Un homme et une femme, Boy meets girl, sujet éternel et ô combien rebattu. Comment donc le renouveler? Keren Ben Rafael a trouvé un embryon de solution en mettant ses protagonistes à des milliers de kilomètres de distance, l’une restant en France avec son enfant, l’autre revenant en Israel afin de se faire confectionner un visa pour rejoindre sa bien-aimée. A cœur battant se présente donc comme un film de dispositif, les deux tourtereaux restant en contact grâce à Skype ou Zoom, un outil de visioconférence. Avec une étrange prémonition, le film préfigure ce qui allait considérablement se populariser grâce à la période de confinement, la plupart des gens demeurant en communication avec leur famille proche grâce à ce biais.

Avec une étrange prémonition, le film préfigure ce qui allait considérablement se populariser grâce à la période de confinement, la plupart des gens demeurant en communication avec leur famille proche grâce au biais technologique de la visioconférence.

Après s’être connus à Paris, Julie et Yuval sont obligés de se séparer. L’une est journaliste, l’autre photographe. Yuval doit repartir à Tel-Aviv dans sa famille, avant de se faire préparer un visa de séjour en France. Ils restent néanmoins en contact quasi quotidien grâce à la visioconférence. Pourtant cette vie par écrans interposés va progressivement trouver ses limites… 

La gageure est considérable, raconter une histoire alors que les protagonistes ne se trouvent jamais réellement ensemble. Le pari est tenu de belle manière par Keren Ben Rafael car, d’un point de vue technique, il s’agissait de donner l’illusion d’un contact en visio alors que le film a été tourné en montant en parallèle des acteurs qui ne dialoguaient jamais ensemble en temps réel. Comme film de dispositif, A cœur battant affiche donc une réelle réussite puisqu’il est impossible de se rendre compte de l’illusion et de douter que ces gens s’aiment, parlent et se déchirent en direct, devant nous.  
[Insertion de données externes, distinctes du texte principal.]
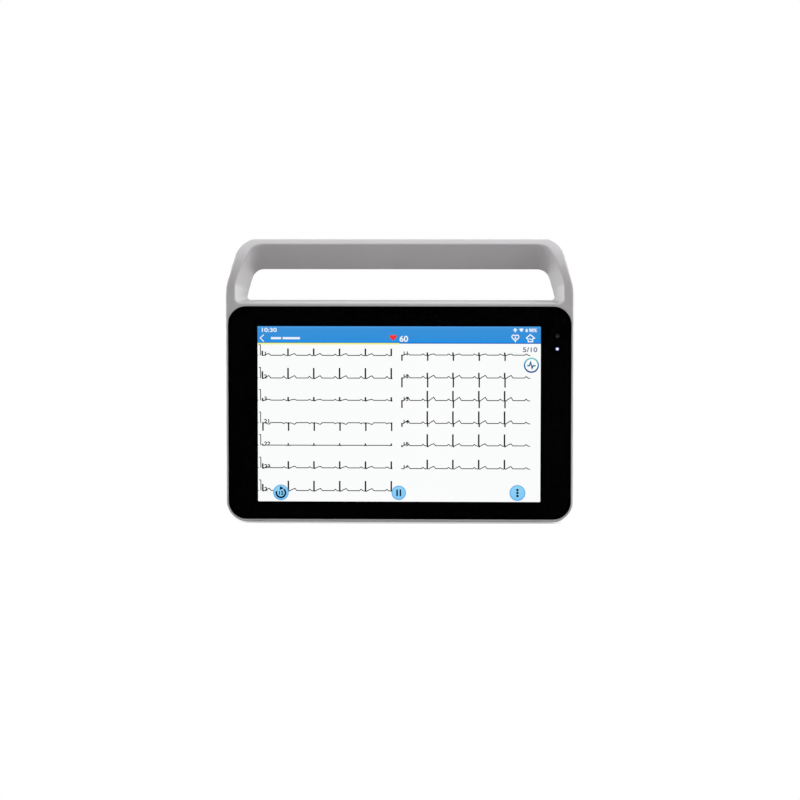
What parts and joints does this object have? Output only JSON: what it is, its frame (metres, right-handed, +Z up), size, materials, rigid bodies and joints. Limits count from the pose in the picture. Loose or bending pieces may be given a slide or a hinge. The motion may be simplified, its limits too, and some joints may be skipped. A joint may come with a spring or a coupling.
{
  "type": "ecg home monitor",
  "caption": "Tablet-style ECG monitor with a lit touch screen, integral carry handle, folding rear stand, lead socket and side port door.",
  "frame": {"origin": "on the floor under the feet, at the middle of the unit's width and depth", "axes": "+X to the right as seen facing the screen, +Y from the screen into the unit, +Z up; the screen faces -Y"},
  "size_m": [0.2658, 0.052, 0.2175],
  "materials": {
    "shell": "fine grained, silver grey",
    "clear_glass": "anti-reflection coated, polished edge",
    "black_print": "printed black border",
    "adhesive": "black foam tape",
    "screen": "lit display",
    "white_diffuser": "satin white",
    "sheet_metal": "zinc plated",
    "module_tray": "stamped",
    "screw_steel": "dark zinc",
    "spacer_brass": "turned",
    "circuit_board": "green solder mask",
    "chip_black": "moulded",
    "heat_sink_alloy": "extruded",
    "tinned_shield": "tinned sheet",
    "socket_ivory": "moulded",
    "cell_steel": "polished",
    "capacitor_can": "drawn",
    "flex_film": "amber film",
    "connector_black": "moulded",
    "connector_shell": "nickel plated",
    "post_steel": "nickel plated",
    "door_plastic": "fine grained grey",
    "button_plastic": "satin grey",
    "light_pipe": "clear moulded",
    "sensor_dark": "dark filter",
    "speaker_black": "coated paper",
    "wire_black": "pvc",
    "battery_wrap": "sleeved",
    "contact_gold": "plated",
    "plate_satin": "blank satin foil",
    "stand_grey": "fine grained darker grey",
    "foot_rubber": "moulded"
  },
  "bodies": {
    "unit": {"battery_contacts": "contact_gold", "battery_cover": "shell", "battery_leads": "wire_black", "battery_pack": "battery_wrap", "board_chips": "chip_black", "board_screws": "screw_steel", "board_sockets": "socket_ivory", "board_spacers": "spacer_brass", "bracket_screws": "screw_steel", "capacitors": "capacitor_can", "coin_cell": "cell_steel", "coin_holder": "chip_black", "cover_glass": "clear_glass", "cover_screws": "screw_steel", "display_bracket": "sheet_metal", "door_pin": "post_steel", "ecg_board": "circuit_board", "ecg_shield": "tinned_shield", "ecg_socket": "connector_black", "ecg_socket_shell": "connector_shell", "ecg_spacers": "spacer_brass", "front_housing": "shell", "glass_adhesive": "adhesive", "glass_mask": "black_print", "heat_sink": "heat_sink_alloy", "housing_screws": "screw_steel", "io_board": "circuit_board", "io_spacers": "spacer_brass", "jack_pin": "post_steel", "jack_posts": "post_steel", "lcd_panel": "screen", "lcd_ribbon": "flex_film", "lcd_tray": "module_tray", "light_guide": "white_diffuser", "light_pipe": "light_pipe", "light_sensor": "sensor_dark", "main_board": "circuit_board", "power_jack": "connector_black", "power_switch": "chip_black", "rating_plate": "plate_satin", "rear_housing": "shell", "rubber_feet": "foot_rubber", "sensor_board": "circuit_board", "sensor_screws": "screw_steel", "shield_can": "tinned_shield", "speaker": "speaker_black", "speaker_leads": "wire_black", "stand_pins": "post_steel", "status_led": "light_pipe", "switch_board": "circuit_board", "switch_screws": "screw_steel", "usb_shells": "connector_shell", "usb_tongues": "connector_black"},
    "stand": {"stand": "stand_grey", "stand_pads": "foot_rubber"},
    "port_door": {"port_door": "door_plastic"},
    "power_button": {"power_button": "button_plastic"}
  },
  "joints": [
    {"name": "stand_hinge", "type": "hinge", "parent": "unit", "child": "stand", "pos_m": [0, 0.0225, 0.113], "axis": [1, 0, 0], "range_deg": [0, 32]},
    {"name": "port_door_hinge", "type": "hinge", "parent": "unit", "child": "port_door", "pos_m": [0.13185, -0.0046, 0.067], "axis": [0, 0, 1], "range_deg": [0, 95]},
    {"name": "power_button_press", "type": "slide", "parent": "unit", "child": "power_button", "axis": [-1, 0, 0], "range_m": [0, 0.0008], "stiffness_N_per_m": 1500, "springref_m": -0.0003}
  ]
}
De plus, par la grâce des comédiens, A cœur battant nous attache à ses personnages : Julie (Judith Chemla, extraordinaire comme souvent), jeune femme cherchant à affirmer son indépendance face à une mère à forte personnalité (Noémie Lvovsky, fantastique en deux scènes seulement) ; Yuval (Ariel Worthalter, grande révélation du film, sorte de Joaquin Phoenix israélien), un artiste un brin immature, qui ne sait pas trop s’il veut rester à Tel-Aviv ou s’établir définitivement à Paris, pour y commencer une autre vie pleine de responsabilités. Signalons également Vassili Schneider, hilarant en baby-sitter, qui complète une belle distribution, manifestement le point fort du film.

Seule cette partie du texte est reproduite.